Well, as much as coding sucks, I love it -so much in fact, that I spend an inordinate amount of time doing crazy things using the incorrect tools for the job at hand - just for the kick of getting it to work!
Well, recently, I have been prone to the urge to use different languages to augment my website - for those of you who don't know, I am a software developer, who does web development in his spare time... Actually, my new job involves copious amounts of web development - but that is another story.
Well, my current occupation allows me to do web development, and throw in "hardcore" programming languages into the mix - just for fun.

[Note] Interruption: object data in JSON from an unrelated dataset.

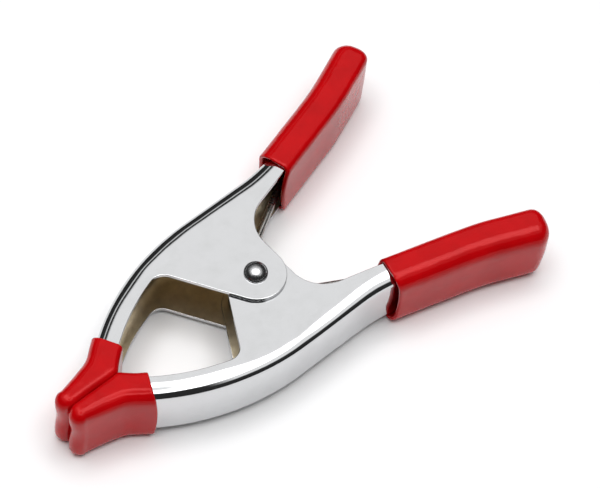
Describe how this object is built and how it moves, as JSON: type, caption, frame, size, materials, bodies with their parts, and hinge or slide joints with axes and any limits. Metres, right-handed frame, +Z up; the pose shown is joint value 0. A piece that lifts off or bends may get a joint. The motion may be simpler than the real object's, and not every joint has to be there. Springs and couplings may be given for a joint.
{
  "type": "spring clamp",
  "caption": "Hand spring clamp with two stamped steel levers on a rivet, a torsion spring inside, soft red handle sleeves and jaw caps.",
  "frame": {"origin": "middle of the clamp's underside as it lies on its side", "axes": "+X from the jaws to the handles, +Z up along the rivet, +Y towards the outer lever"},
  "size_m": [0.1654, 0.1002, 0.0261],
  "materials": {
    "plated_sheet": "bright nickel-chrome plated steel sheet",
    "plated_rivet": "bright plated steel rivet",
    "spring_wire": "drawn spring-steel wire",
    "red_vinyl": "glossy soft PVC"
  },
  "bodies": {
    "outer_lever": {"outer_lever": "plated_sheet", "pivot_rivet": "plated_rivet", "torsion_spring": "spring_wire", "outer_lever_grip": "red_vinyl", "outer_lever_tip": "red_vinyl"},
    "inner_lever": {"inner_lever": "plated_sheet", "inner_lever_grip": "red_vinyl", "inner_lever_tip": "red_vinyl"}
  },
  "joints": [
    {"name": "jaw_pivot", "type": "hinge", "parent": "outer_lever", "child": "inner_lever", "pos_m": [-0.00424, 0, 0.0124], "axis": [0, 0, 1], "range_deg": [0, 48], "stiffness_Nm_per_rad": 1.5, "springref_deg": -45.84, "deforming": ["torsion_spring"]}
  ]
}
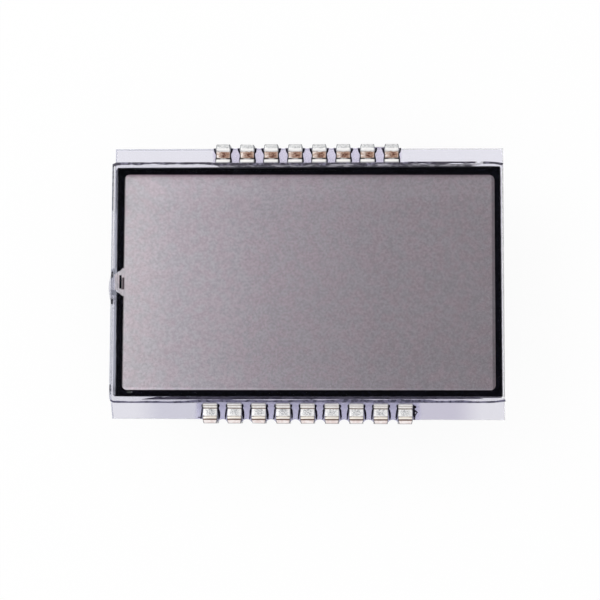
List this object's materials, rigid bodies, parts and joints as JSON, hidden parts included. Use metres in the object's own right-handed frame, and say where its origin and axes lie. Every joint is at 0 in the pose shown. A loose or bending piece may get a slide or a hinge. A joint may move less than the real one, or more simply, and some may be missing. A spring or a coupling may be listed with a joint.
{
  "type": "lcd screen",
  "caption": "Bare liquid crystal display glass in a black seal frame, standing on rows of clip-on edge pins.",
  "frame": {"origin": "under the middle of the rear glass, level with the tips of the pins", "axes": "+X along the long side, +Y towards the row of eight pins, +Z out of the viewing side"},
  "size_m": [0.0415, 0.0294, 0.0089],
  "materials": {
    "glass": "clear polished soda-lime glass with broken edges",
    "seal": "epoxy seal, black between the polarising films",
    "liquid_crystal": "unlit display fluid, neutral grey",
    "transfer_dot": "conductive silver-filled paste",
    "polariser": "smooth grey polarising film",
    "reflector": "satin metallised film",
    "plug_resin": "clear hardened resin",
    "worn_pin": "tinned bronze, worn to a copper brown at the contact",
    "tinned_pin": "bright tinned bronze with grey blotches",
    "pin_resin": "clear resin with a faint violet cast"
  },
  "bodies": {
    "root": {"rear_glass": "glass", "front_glass": "glass", "perimeter_seal": "seal", "liquid_crystal": "liquid_crystal", "common_transfer_dots": "transfer_dot", "front_polariser": "polariser", "rear_polariser": "polariser", "rear_reflector": "reflector", "fill_port_plug": "plug_resin", "upper_pin_1": "worn_pin", "upper_pin_2": "worn_pin", "upper_pin_3": "worn_pin", "upper_pin_4": "worn_pin", "upper_pin_5": "worn_pin", "upper_pin_6": "worn_pin", "upper_pin_7": "worn_pin", "upper_pin_8": "worn_pin", "lower_pin_1": "tinned_pin", "lower_pin_2": "tinned_pin", "lower_pin_3": "tinned_pin", "lower_pin_4": "tinned_pin", "lower_pin_5": "tinned_pin", "lower_pin_6": "tinned_pin", "lower_pin_7": "tinned_pin", "lower_pin_8": "tinned_pin", "lower_pin_9": "tinned_pin", "upper_pin_adhesive": "pin_resin", "lower_pin_adhesive": "pin_resin"}
  },
  "joints": []
}
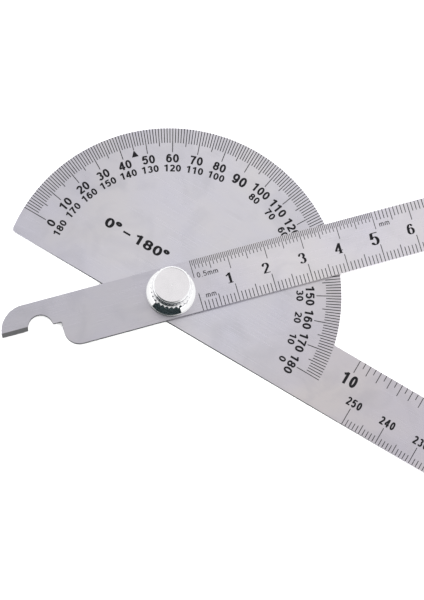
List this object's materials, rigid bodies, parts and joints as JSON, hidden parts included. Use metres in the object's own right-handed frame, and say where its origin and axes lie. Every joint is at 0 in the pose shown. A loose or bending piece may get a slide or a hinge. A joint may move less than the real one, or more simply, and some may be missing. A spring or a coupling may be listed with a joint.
{
  "type": "two-arm protractor",
  "caption": "Half-disc steel protractor with a fixed ruler arm, a hooked swing arm and a knurled clamp nut on the pivot.",
  "frame": {"origin": "on the pivot axis, in the plane of the blade's back face, which lies flat on the work", "axes": "+X along the fixed ruler arm towards its zero end, +Y towards the 90 degree mark, +Z out of the front face along the pivot axis"},
  "size_m": [0.3508, 0.1542, 0.0114],
  "materials": {
    "blade_steel": "satin, fine grain along the ruler arm",
    "arm_steel": "satin, fine grain along the arm",
    "stud_steel": "turned",
    "washer_plate": "bright plated",
    "nut_chrome": "bright plated, fine turned top face"
  },
  "bodies": {
    "blade": {"base_blade": "blade_steel", "pivot_stud": "stud_steel"},
    "arm": {"swing_arm": "arm_steel"},
    "washer": {"clamp_washer": "washer_plate"},
    "nut": {"thumb_nut": "nut_chrome"}
  },
  "joints": [
    {"name": "arm_swing", "type": "hinge", "parent": "blade", "child": "arm", "pos_m": [0, 0, 0.00155], "axis": [0, 0, 1], "continuous": true},
    {"name": "clamp_lift", "type": "slide", "parent": "blade", "child": "washer", "axis": [0, 0, 1], "range_m": [0, 0.0016]},
    {"name": "nut_turn", "type": "hinge", "parent": "washer", "child": "nut", "pos_m": [0, 0, 0.007], "axis": [0, 0, 1], "range_deg": [0, 720]}
  ],
  "couplings": [
    {"joint": "clamp_lift", "follows": "nut_turn", "m_per_rad": 0.00012732}
  ]
}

No, I opted to use Python... So, I set up Apache, and got cracking ... mind you, it was not as simple as I thought it would be, but as it turns out, Python is quite capable of this task- with relatively little code ... It's quite simple, you edit your httpd.conf file to include python files to run as cgi scripts, which can then run in any folder... then you get cracking writing your python script...

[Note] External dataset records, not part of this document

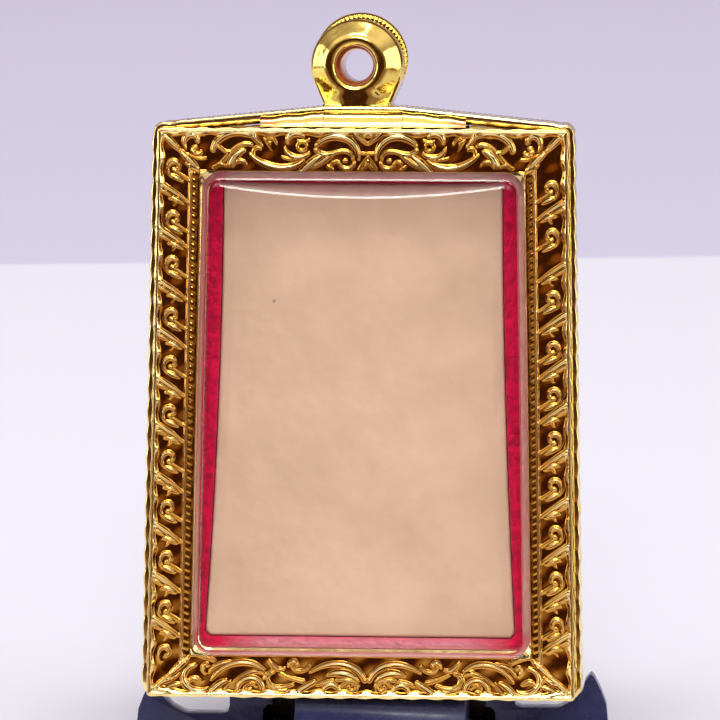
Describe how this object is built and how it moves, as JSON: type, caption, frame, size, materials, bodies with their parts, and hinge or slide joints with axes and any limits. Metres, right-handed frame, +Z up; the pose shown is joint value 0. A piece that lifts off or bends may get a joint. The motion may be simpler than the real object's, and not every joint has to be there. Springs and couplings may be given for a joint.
{
  "type": "cased amulet pendant and display easel",
  "caption": "Cased amulet pendant: a plain tablet behind raised clear panes in mitred frames of scrollwork, with a ring bail on top, leaning on a low moulded display easel.",
  "frame": {"origin": "on the surface that the easel stands on, under the middle of the bounding box", "axes": "+X to the right of the face, +Y from the face to the back, +Z up"},
  "size_m": [0.0387, 0.0314, 0.0606],
  "materials": {
    "gold": "polished gold plate",
    "acrylic": "clear polished acrylic",
    "tablet": "matt pressed clay",
    "liner": "felt",
    "stand": "glossy moulded"
  },
  "bodies": {
    "root": {"front_bezel": "gold", "rear_bezel": "gold", "band_and_bail": "gold", "front_lens": "acrylic", "rear_lens": "acrylic", "tablet": "tablet", "red_liner": "liner", "display_stand": "stand"}
  },
  "joints": []
}
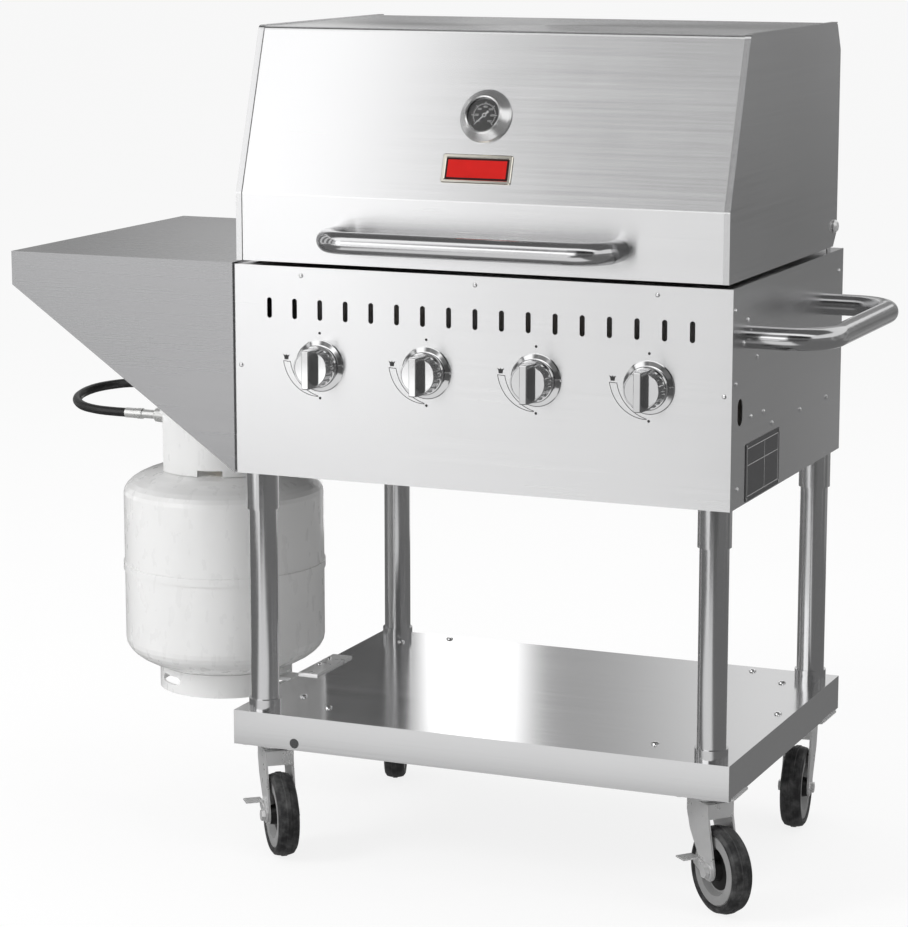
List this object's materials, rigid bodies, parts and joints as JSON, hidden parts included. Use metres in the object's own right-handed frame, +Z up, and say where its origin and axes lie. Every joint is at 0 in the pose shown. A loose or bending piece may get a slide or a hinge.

Of course, you would need a fixed IP for the server to be of any use, but it is rewarding enough to crank up your browser and see a web page that your Python code spat out...
I have included a screenshot of the web app running - along with the tools which were created with it:
*note that the image was doctored slightly to remove company information ... but the layout and look and feel are 100% correct. The left side shows the home page which lists all the services this app provides, and the right page is the "download" service running in my chrome browser window.
Well, let me tell you that Python is quite a dream for writing web apps - especially to a C/C++ programmer who is used to banging out 1-3000 lines of code before morning coffee... This entire web app, with all associated services comes in at under 3000 lines of code - without refactoring to remove common code!
Anyone interested in building web apps with Python should be aware that there are numerous security risks which Python is addressing as I type this. In the near future we might see python becoming the dominant web 2.0 language of choice for building awesome web apps.